When making the transition from middle to high school, NAI’s 2017 freshman have noticed that in the midst of the numerous differences between the two schools, is a large change how students’ lunch periods are organized. While there are immense contrasts, such as the total time students have to eat, there are also subtle ones present, like the activities outside the cafeteria. We interviewed three freshman to get their opinions on the changes.

The first topic that the freshmen named as a large difference is the social atmosphere. Since lunch is split up into multiple periods, students must find new friend groups to eat with. Compared to last year, some students have expanded their inner circles of classmates. When asked if she sits with the same group as last year, Jenny Zhu, one of the interviewees, responded with “Yes, but throughout the year, I’ve been able to meet and become friends with so many other people.”

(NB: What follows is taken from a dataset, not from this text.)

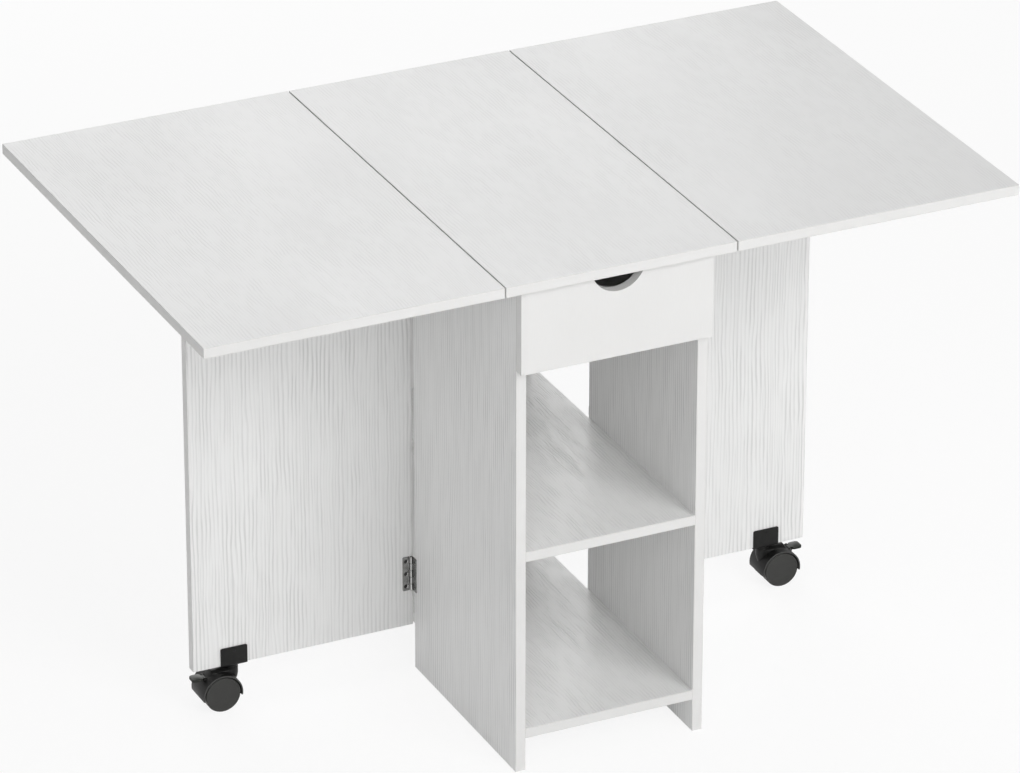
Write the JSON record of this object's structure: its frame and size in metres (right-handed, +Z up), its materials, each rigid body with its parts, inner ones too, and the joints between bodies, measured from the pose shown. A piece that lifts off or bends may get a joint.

However, some students find it difficult to keep their group consistent in numbers, since they are most likely sitting with a slightly different set of people. Réka Götz, another one of the freshman, answered that “Our table is smaller.”, when asked the same question as Zhu.

Overall, I think the change from middle school to NAI is mostly a good one, because it leads to having new experiences.”

— Faith Nyugen

On a positive note, all the freshmen that were interviewed reported that they preferred the furniture at NAI over the furniture at the three middle schools. The main factor for their opinions: the booths. Two of the three freshmen that were asked both commented that “the booths were cool”. Adding to the positive feedback on the furniture, Zhu feels that “I like this year’s set up more. Last year, we were confined to individualized seats, but this year there are so many different choices that we can pick from. I like it a lot.”

One main difference between lunch in middle school and high school is the length. In high school, students have fifteen more minutes to eat than the middle-schoolers. All three freshmen concluded that they liked having more time to eat and talk with their friends to get away from the stress of classes.